> _Provided data_:
# # #
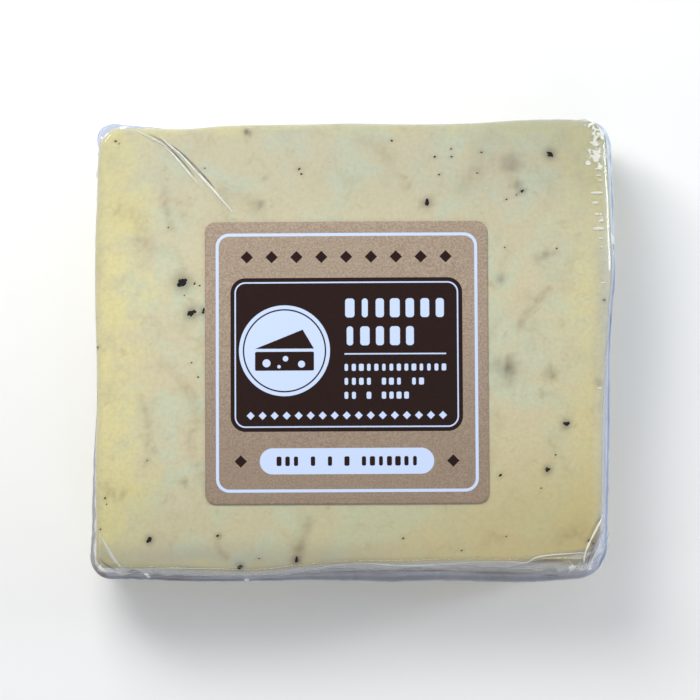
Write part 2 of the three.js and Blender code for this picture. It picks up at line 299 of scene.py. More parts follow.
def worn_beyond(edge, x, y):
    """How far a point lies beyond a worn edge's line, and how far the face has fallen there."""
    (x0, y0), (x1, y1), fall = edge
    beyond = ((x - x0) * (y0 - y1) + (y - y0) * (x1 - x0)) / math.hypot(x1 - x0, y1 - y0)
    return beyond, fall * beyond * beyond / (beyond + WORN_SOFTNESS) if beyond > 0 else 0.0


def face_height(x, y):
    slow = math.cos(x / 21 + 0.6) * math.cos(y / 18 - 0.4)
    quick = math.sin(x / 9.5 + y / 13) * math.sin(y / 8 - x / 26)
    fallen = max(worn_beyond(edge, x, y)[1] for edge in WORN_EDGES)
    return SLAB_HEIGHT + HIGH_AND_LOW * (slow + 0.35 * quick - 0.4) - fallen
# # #
> _Short problem_: Give the listing again, word for word.

> _Answer for the task_:
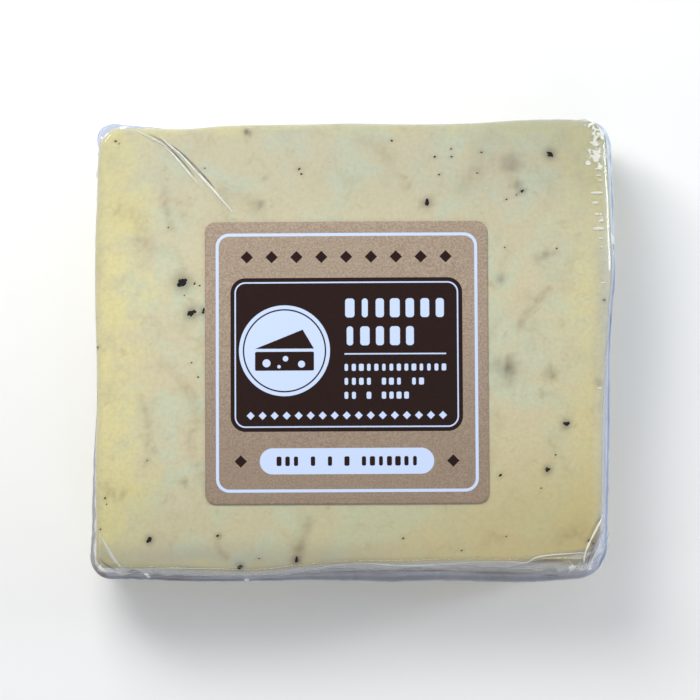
Write part 2 of the three.js and Blender code for this picture. It picks up at line 299 of scene.py. More parts follow.
def worn_beyond(edge, x, y):
    """How far a point lies beyond a worn edge's line, and how far the face has fallen there."""
    (x0, y0), (x1, y1), fall = edge
    beyond = ((x - x0) * (y0 - y1) + (y - y0) * (x1 - x0)) / math.hypot(x1 - x0, y1 - y0)
    return beyond, fall * beyond * beyond / (beyond + WORN_SOFTNESS) if beyond > 0 else 0.0


def face_height(x, y):
    slow = math.cos(x / 21 + 0.6) * math.cos(y / 18 - 0.4)
    quick = math.sin(x / 9.5 + y / 13) * math.sin(y / 8 - x / 26)
    fallen = max(worn_beyond(edge, x, y)[1] for edge in WORN_EDGES)
    return SLAB_HEIGHT + HIGH_AND_LOW * (slow + 0.35 * quick - 0.4) - fallen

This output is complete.